= The Black Woman is God =

American art exhibition series

The Black Woman Is God is a recurring group exhibition of Black women artists curated by Karen Seneferu and Melorra Green, which started in 2013 and in 2016 and 2017 has been located at the San Francisco city-owned nonprofit art space SOMArts. The exhibitions challenge a popular western mindset of God as a white male and instead explores new images showing "The Black Woman is God".

== History ==

=== 2013 Exhibition at the African American Art & Culture Complex ===
The first iteration of The Black Woman is God was intended as a solo exhibition for Seneferu, curated by Green, at the African American Art & Culture Complex.

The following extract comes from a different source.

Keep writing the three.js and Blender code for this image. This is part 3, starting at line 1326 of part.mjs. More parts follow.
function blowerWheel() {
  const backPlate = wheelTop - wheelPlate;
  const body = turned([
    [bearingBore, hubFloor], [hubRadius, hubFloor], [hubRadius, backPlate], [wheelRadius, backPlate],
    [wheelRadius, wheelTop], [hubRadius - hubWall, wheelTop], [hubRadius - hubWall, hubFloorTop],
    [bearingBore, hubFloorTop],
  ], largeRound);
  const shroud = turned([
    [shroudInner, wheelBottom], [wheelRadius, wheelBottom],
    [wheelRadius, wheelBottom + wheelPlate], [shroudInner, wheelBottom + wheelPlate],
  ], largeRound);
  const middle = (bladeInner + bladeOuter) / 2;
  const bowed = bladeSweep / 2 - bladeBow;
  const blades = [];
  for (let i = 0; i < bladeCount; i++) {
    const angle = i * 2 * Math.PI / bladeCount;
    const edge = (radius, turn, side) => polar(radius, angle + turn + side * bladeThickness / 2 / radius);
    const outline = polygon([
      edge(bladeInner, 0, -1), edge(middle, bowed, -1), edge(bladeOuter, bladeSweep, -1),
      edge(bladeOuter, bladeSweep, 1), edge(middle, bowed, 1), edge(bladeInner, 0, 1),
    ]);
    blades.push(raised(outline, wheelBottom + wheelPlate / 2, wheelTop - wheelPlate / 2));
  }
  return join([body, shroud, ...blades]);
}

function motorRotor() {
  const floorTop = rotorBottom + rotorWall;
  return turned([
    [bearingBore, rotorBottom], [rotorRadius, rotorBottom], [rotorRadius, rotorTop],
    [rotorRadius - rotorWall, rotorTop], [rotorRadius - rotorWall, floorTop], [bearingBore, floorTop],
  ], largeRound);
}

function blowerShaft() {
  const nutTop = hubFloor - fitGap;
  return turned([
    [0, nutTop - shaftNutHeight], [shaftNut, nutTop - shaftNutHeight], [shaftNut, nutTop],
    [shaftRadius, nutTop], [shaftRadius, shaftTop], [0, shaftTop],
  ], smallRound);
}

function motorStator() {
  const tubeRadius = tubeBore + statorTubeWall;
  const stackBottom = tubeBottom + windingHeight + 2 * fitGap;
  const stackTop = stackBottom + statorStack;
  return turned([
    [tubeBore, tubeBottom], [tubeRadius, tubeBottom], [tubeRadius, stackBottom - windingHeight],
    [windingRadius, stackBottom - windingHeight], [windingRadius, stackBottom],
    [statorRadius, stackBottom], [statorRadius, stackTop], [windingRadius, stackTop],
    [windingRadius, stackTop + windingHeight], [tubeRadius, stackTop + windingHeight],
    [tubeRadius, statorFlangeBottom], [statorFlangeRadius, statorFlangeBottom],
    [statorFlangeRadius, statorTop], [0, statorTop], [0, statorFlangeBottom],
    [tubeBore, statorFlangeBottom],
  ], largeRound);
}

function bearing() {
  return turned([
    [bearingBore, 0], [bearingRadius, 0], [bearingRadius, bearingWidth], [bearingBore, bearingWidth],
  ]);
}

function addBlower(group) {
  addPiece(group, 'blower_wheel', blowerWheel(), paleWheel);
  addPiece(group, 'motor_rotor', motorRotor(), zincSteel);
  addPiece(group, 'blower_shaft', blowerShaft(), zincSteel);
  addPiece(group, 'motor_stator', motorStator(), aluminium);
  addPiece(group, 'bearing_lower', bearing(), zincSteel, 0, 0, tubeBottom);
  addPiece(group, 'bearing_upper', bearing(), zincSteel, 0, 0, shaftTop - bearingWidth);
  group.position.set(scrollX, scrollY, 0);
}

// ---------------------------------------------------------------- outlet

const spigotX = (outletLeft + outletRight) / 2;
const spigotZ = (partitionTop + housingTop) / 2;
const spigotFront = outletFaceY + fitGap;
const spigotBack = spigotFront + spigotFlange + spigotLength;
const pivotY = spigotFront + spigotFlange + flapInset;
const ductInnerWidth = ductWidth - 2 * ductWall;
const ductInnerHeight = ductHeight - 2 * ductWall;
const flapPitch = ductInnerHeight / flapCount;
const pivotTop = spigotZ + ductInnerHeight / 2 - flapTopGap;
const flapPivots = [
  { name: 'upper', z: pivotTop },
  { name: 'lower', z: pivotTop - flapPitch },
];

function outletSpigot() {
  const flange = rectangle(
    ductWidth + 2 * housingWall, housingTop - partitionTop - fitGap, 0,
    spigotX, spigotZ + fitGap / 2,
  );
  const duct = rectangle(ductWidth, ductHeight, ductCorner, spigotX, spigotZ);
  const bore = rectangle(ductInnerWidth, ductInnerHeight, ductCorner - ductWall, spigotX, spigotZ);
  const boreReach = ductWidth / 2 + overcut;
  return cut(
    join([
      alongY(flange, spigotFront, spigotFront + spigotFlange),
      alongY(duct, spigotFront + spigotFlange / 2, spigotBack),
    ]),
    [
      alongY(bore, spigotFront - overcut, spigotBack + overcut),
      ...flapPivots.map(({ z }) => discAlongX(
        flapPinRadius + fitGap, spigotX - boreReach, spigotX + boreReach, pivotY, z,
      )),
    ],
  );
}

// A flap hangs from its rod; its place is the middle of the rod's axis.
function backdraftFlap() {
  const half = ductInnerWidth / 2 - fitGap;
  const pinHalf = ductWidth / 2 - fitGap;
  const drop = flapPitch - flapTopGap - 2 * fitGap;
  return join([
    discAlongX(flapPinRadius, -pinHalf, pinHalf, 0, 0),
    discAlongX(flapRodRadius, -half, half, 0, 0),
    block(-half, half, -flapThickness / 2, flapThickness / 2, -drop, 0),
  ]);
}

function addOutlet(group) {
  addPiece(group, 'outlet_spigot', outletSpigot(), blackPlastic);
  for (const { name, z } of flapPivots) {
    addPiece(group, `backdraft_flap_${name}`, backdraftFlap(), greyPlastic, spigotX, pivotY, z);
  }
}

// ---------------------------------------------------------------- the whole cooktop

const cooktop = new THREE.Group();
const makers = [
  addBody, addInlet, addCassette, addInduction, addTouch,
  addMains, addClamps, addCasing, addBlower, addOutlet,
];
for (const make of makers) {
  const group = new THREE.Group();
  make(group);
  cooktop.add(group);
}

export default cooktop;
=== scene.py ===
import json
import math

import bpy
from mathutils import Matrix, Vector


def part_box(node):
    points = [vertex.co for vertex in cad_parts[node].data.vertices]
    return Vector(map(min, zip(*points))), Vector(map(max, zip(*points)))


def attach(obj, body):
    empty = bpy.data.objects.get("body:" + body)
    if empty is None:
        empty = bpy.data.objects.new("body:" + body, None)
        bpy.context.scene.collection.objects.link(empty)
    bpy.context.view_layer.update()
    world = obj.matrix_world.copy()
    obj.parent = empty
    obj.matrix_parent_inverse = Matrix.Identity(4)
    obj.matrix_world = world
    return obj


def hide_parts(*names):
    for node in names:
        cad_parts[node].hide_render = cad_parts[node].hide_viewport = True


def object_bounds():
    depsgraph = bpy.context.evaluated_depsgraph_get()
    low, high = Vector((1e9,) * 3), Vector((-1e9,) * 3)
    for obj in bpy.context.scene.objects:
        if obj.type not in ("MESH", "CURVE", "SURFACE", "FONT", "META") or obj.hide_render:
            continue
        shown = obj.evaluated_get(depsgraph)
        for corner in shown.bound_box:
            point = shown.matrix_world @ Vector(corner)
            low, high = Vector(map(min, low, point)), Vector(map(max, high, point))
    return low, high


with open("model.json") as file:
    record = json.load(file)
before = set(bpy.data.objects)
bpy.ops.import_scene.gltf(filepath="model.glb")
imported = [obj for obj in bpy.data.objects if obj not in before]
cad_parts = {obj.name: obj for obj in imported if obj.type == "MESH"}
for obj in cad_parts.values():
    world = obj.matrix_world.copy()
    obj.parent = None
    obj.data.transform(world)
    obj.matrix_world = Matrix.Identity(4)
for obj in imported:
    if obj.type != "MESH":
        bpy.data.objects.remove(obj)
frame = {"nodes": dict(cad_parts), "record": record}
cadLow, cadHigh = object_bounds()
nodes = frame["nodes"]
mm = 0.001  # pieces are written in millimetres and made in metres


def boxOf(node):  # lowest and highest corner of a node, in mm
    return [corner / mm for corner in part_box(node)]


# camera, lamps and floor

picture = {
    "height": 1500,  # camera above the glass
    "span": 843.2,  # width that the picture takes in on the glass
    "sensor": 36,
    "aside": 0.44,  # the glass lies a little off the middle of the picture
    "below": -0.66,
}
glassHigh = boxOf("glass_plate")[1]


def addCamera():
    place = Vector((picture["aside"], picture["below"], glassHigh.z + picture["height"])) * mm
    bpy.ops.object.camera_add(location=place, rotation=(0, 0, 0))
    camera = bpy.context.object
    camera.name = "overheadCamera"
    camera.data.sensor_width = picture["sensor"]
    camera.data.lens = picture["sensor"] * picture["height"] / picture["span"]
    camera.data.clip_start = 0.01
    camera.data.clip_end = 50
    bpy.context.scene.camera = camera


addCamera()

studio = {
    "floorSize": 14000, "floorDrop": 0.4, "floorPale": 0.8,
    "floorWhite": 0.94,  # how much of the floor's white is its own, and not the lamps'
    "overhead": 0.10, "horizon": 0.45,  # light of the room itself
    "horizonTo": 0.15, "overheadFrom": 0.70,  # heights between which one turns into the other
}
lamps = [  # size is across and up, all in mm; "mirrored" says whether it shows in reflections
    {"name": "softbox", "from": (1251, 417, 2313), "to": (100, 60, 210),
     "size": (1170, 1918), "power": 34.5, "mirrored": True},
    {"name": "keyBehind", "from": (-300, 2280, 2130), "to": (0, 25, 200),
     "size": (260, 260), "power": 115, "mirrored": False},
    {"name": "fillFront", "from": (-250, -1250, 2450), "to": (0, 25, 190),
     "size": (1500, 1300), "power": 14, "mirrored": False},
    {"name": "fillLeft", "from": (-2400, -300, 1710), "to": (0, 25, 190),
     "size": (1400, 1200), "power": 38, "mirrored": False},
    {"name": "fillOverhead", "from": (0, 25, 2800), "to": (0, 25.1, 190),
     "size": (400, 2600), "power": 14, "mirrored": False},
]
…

Seneferu agreed to participate in the exhibition only if other black female artists were included. The exhibition included 20 visual and performance artists. The opening reception also included a performing arts show as part of the exhibition and was called "vibrant and magnificent".

=== 2014 Exhibition ===
The 2014 exhibition was held at the San Francisco Public Library in the African American Center from March 1 to May 15, 2014.

=== 2016 Exhibition ===
The next expanded exhibition, The Black Woman is God: Reprogramming that God Code, opened with 60 artists on July 7, 2016, and ran through August 17, 2016 at SOMArts.

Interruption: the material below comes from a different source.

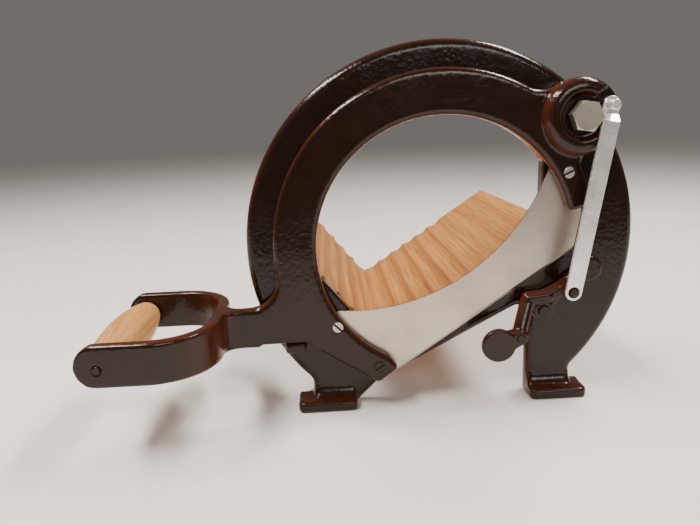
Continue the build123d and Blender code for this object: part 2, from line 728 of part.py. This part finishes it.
# ---------------------------------------------------------------- link
link_dir = Vector(low_x - pin_x, 0, low_z - pin_z).normalized()
link_len = sqrt((low_x - pin_x) ** 2 + (low_z - pin_z) ** 2)
eye_back = -dish_floor + link_washer_t + link_play
link_front_step = -boss_front + 2 * face_gap
pin_origin = front(0).from_local_coords(Vector(pin_x, pin_z, 0))
with BuildPart() as link_bar:
    with BuildSketch(Plane(origin=pin_origin, x_dir=link_dir, z_dir=(0, -1, 0))):
        with Locations((link_len / 2, 0)):
            SlotCenterToCenter(link_len, link_w)
        Circle(link_upper_pin_r + running, mode=Mode.SUBTRACT)
        with Locations((link_len, 0)):
            Circle(link_lower_pin_r + link_lower_play, mode=Mode.SUBTRACT)
    extrude(amount=2 * link_front_step)
    with BuildSketch(Plane(origin=pin_origin, x_dir=link_dir, z_dir=link_dir.cross(Vector(0, -1,
                                                                                          0)))) as joggle:
        Polygon((-link_w, eye_back), (joggle_start, eye_back), (joggle_end, link_front_step),
                (link_len + link_w, link_front_step), (link_len + link_w, link_front_step + link_t),
                (joggle_end - 1, link_front_step + link_t), (joggle_start - 1, eye_back + link_t),
                (-link_w, eye_back + link_t), align=None)
    extrude(amount=link_w, both=True, mode=Mode.INTERSECT)
    link_edges = edges_on(link_bar.part, -link_front_step - link_t) + edges_on(link_bar.part,
                                                                               -eye_back - link_t)
    chamfer(link_edges.filter_by(lambda e: e.length > link_w + 2), link_edge)

with BuildPart() as link_upper_pin:
    with BuildSketch(axis_plane(pin_x, pin_z, dish_floor + pin_depth)):
        Circle(pin_shank_r)
    extrude(amount=pin_depth)
    with BuildSketch(axis_plane(pin_x, pin_z, dish_floor)):
        Circle(link_upper_pin_r)
    extrude(amount=upper_pin_len)
    fillet(edges_on(link_upper_pin.part, dish_floor - upper_pin_len), 1.0)
link_upper_washer = ring(axis_plane(pin_x, pin_z, dish_floor), link_upper_pin_r, link_w / 2 - 0.5,
                         link_washer_t)

# ---------------------------------------------------------------- stop lever
lever_back = -lever_gap
hub = (lever_x, lever_z)
pin_boss = (low_x, low_z)
disc = (disc_x, disc_z)
knee = (knee_x, knee_z)
web_bend = (web_bend_x, web_bend_z)
paddle = (paddle_x, paddle_z)
set_boss = (set_screw_x, set_screw_z)
paddle_back = -paddle_front + paddle_t

lever_limbs = [
    # hub, plate out to the knee, and the arm to the disc
    limb([(hub, lever_hub_r)], lever_back, lever_hub_h, lever_edge_r),
    limb([(hub, lever_hub_r - 2), (knee, web_r)], lever_back, lever_t, lever_edge_r),
    limb([(hub, web_r), (pin_boss, web_r)], lever_back, lever_t, lever_edge_r),
    limb([(pin_boss, pin_boss_r), (disc, pin_boss_r)], lever_back, lever_t, lever_edge_r),
    limb([(disc, lever_disc_r)], lever_back, lever_t + disc_proud, lever_edge_r),
    # web that stands out from the knee to the pin boss
    limb([(knee, web_r), (web_bend, web_r)], lever_back, web_out, web_edge_r),
    limb([(web_bend, web_r), (pin_boss, pin_boss_r - web_step)], lever_back, web_out - web_step, web_edge_r),
    limb([(pin_boss, pin_boss_r)], lever_back, link_front_step - lever_gap - face_gap, pin_boss_edge_r),
    # set screw boss and paddle
    limb([(set_boss, set_boss_r), (paddle, paddle_web_r)], paddle_back + limb_sink, paddle_web_t,
         lever_edge_r),
    limb([(set_boss, set_boss_r)], paddle_back + set_boss_sink, set_boss_t, lever_edge_r),
    limb([(paddle, paddle_r)], paddle_back, paddle_t, paddle_edge_r),
]

neck_low = axis_plane(*knee, lever_back - web_out / 2).origin
neck_high = axis_plane(*set_boss, -paddle_front + neck_r_out + neck_sunk).origin
with BuildPart() as lever_neck:
    # round neck from the knee out to the paddle
    with BuildSketch(Plane(origin=neck_low, z_dir=neck_high - neck_low)):
        Circle(neck_r_out)
    extrude(amount=(neck_high - neck_low).length)
    with Locations(neck_low, neck_high):
        Sphere(neck_r_out)

with BuildPart() as stop_lever:
    add(lever_limbs)
    add(lever_neck.part)
    with BuildSketch(axis_plane(*hub, lever_back)):
        Circle(lever_pivot_r + running)
    extrude(amount=lever_hub_h, mode=Mode.SUBTRACT)
    with BuildSketch(axis_plane(*pin_boss, lever_back)):
        Circle(link_lower_pin_r)
    extrude(amount=link_front_step, mode=Mode.SUBTRACT)
    with BuildSketch(axis_plane(*set_boss, -paddle_front)):
        Circle(set_screw_r)
    extrude(amount=-set_screw_deep, mode=Mode.SUBTRACT)

with BuildPart() as link_lower_pin:
    with BuildSketch(axis_plane(low_x, low_z, lever_back)):
        Circle(link_lower_pin_r)
    extrude(amount=link_front_step + link_t + lower_pin_proud - lever_gap)
    fillet(edges_on(link_lower_pin.part, -link_front_step - link_t - lower_pin_proud), 0.9)

with BuildPart() as stop_set_screw:
    with BuildSketch(axis_plane(*set_boss, -paddle_front + set_screw_deep)):
        Circle(set_screw_r)
    extrude(amount=set_screw_deep + set_screw_proud)
    fillet(edges_on(stop_set_screw.part, -paddle_front - set_screw_proud), 0.7)

with BuildPart() as lever_pivot_pin:
    with BuildSketch(axis_plane(lever_x, lever_z, lever_nut_face + lever_nut_h + lever_pin_end)):
        Circle(lever_pivot_r)
    extrude(amount=lever_nut_face + lever_nut_h + lever_pin_end - lever_back + lever_hub_h + face_gap)
    with BuildSketch(axis_plane(lever_x, lever_z, lever_back - lever_hub_h - face_gap)):
        Circle(lever_pin_head_r)
    extrude(amount=lever_pin_head_h)
    fillet(edges_on(lever_pivot_pin.part, lever_back - lever_hub_h - face_gap - lever_pin_head_h), 1.2)
lever_washer = ring(axis_plane(lever_x, lever_z, 0), lever_pivot_r, lever_hub_r, lever_gap - face_gap)
lever_back_washer = ring(axis_plane(lever_x, lever_z, lever_nut_face), lever_pivot_r, lever_washer_r,
                         lever_washer_t)
with BuildPart() as lever_nut:
    with BuildSketch(axis_plane(lever_x, lever_z, lever_nut_face + lever_nut_h)):
        RegularPolygon(lever_nut_flat / sqrt(3), 6)
        Circle(lever_pivot_r, mode=Mode.SUBTRACT)
    extrude(amount=lever_nut_h)

# ---------------------------------------------------------------- grip and its rod
rod_z = -fork_tip_z - rod_drop
fork_near = fork_mid - fork_span / 2
fork_far = fork_mid + fork_span / 2
with BuildPart() as grip_rod:
    with BuildSketch(axis_plane(-fork_tip_x, rod_z, fork_far + rivet_proud)):
        Circle(grip_rod_r)
    extrude(amount=fork_span + 2 * rivet_proud)
    fillet(edges_on(grip_rod.part, fork_far + rivet_proud) + edges_on(grip_rod.part,
                                                                      fork_near - rivet_proud), 0.8)
grip_half = fork_span / 2 - fork_t - grip_washer_t - face_gap
grip_origin = front(fork_mid).from_local_coords(Vector(-fork_tip_x, rod_z, 0))
with BuildPart() as handle_grip:
    with BuildSketch(Plane(origin=grip_origin, x_dir=(0, 1, 0), z_dir=(1, 0, 0))):
        with BuildLine():
            swell = ThreePointArc((-grip_half, grip_end_r), (0, grip_mid_r), (grip_half, grip_end_r))
            Polyline(swell @ 1, (grip_half, grip_rod_r + running), (-grip_half, grip_rod_r + running),
                     swell @ 0)
        make_face()
    revolve(axis=Axis(grip_origin, (0, 1, 0)))
    fillet(handle_grip.edges().filter_by(GeomType.CIRCLE).sort_by(SortBy.LENGTH)[-2:], 3.0)
grip_washers = Compound(children=[
    ring(axis_plane(-fork_tip_x, rod_z, fork_near + fork_t + grip_washer_t), grip_rod_r, grip_washer_r,
         grip_washer_t),
    ring(axis_plane(-fork_tip_x, rod_z, fork_far - fork_t), grip_rod_r, grip_washer_r, grip_washer_t),
])

# ---------------------------------------------------------------- files
pieces = {
    "frame_casting": frame_casting.part,
    "rear_support": rear_support.part,
    "chute_board_right": chute_board_right.part,
    "chute_board_left": chute_board_left.part,
    "front_board_screws": board_screws(ledge_screws),
    "rear_board_screws": board_screws(rear_screws),
    "swing_arm": swing_arm.part,
    "blade": blade.part,
    "blade_screws": blade_screws,
    "blade_tip_screw": blade_tip_screw,
    "pivot_bolt": pivot_bolt.part,
    "pivot_head_washer": pivot_head_washer,
    "pivot_bush": pivot_bush,
    "pivot_thrust_washer": pivot_thrust_washer,
    "pivot_back_washer": pivot_back_washer,
    "pivot_spring_washer": pivot_spring_washer,
    "pivot_nut": pivot_nut.part,
    "link_bar": link_bar.part,
    "link_upper_pin": link_upper_pin.part,
    "link_upper_washer": link_upper_washer,
    "link_lower_pin": link_lower_pin.part,
    "stop_lever": stop_lever.part,
    "stop_set_screw": stop_set_screw.part,
    "lever_pivot_pin": lever_pivot_pin.part,
    "lever_washer": lever_washer,
    "lever_back_washer": lever_back_washer,
    "lever_nut": lever_nut.part,
    "handle_grip": handle_grip.part,
    "grip_rod": grip_rod.part,
    "grip_washers": grip_washers,
}
for name, piece in pieces.items():
    piece.label = name
    export_step(piece, f"parts/{name}.step")
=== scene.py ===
"""Hand bread slicer: finishes, enamelled castings, floor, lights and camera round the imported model.

Metres, +Z up, +X to the right, +Y away from the user.
"""

import json
import math

import bpy
from mathutils import Matrix, Vector


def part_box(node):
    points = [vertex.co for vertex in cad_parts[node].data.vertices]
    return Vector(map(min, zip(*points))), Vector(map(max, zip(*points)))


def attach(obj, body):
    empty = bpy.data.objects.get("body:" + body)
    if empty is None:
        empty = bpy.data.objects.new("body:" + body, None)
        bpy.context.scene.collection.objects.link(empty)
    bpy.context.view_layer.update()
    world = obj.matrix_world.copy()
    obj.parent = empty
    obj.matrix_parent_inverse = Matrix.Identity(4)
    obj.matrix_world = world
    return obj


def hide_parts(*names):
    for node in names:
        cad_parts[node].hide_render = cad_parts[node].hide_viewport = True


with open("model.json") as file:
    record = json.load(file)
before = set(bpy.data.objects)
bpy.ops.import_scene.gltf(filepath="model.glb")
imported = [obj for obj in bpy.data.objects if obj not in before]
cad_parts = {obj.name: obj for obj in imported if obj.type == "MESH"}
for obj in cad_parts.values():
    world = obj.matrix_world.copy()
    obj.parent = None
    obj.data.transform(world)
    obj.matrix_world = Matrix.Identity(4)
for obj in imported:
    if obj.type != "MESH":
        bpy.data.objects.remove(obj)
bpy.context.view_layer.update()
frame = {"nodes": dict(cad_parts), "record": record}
NODES = frame["nodes"]


# ---------------------------------------------------------------- places taken from the frame
RING_R = 0.172           # outside of the frame casting's ring
CASTING_T = 0.014        # its thickness: the chute boards butt against its back
CASTING_LOW, CASTING_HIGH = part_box("frame_casting")
FACE_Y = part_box("chute_board_right")[0].y - CASTING_T
RING = Vector(((CASTING_LOW.x + CASTING_HIGH.x) / 2, FACE_Y, CASTING_HIGH.z - RING_R))
SCREW_HEAD_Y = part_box("blade_screws")[0].y
SLOT_SHADE_DEPTH = 0.0005      # painted shade in a screw's slot starts this deep behind the heads' front face
BLADE_SLOPE = math.radians(33.8)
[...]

Art critics called it as "timely", "organic", and "vivid". Sheila Bapat of Bitch wrote: "The exhibit intentionally turns the historic devaluation of Black women and their contributions—social, political, economical—on its head. This exhibit asserts Black women’s power and beauty and does not seek to devalue any other group in the process.... It applies pressure to the beliefs and values undergirding the laws and policies that exclude Black women’s lives from economic policymaking and their labor from economic value and protection."

=== 2017 Exhibition ===
The next exhibition, The Black Woman is God: Divine Revolution, also curated by Karen Seneferu and Melorra Green, returned to SOMArts on July 20, 2017, and ran through August 26, 2017. The exhibition had the work of 80 artists on view. SOMArts, the California Digital Library and Art Practical held a Wikipedia Edit-a-Thon on July 22 in conjunction with the exhibition "to raise the online visibility of Black women artists and challenge the gaps in art history that erase or minimize Black women's contributions as artists, activists and social change-makers."

=== 2018 Exhibition ===
The 2018 exhibit, The Black Woman is God: Assembly of Gods, was held in both San Francisco and Oakland. It had more than 80 intergenerational black women artists.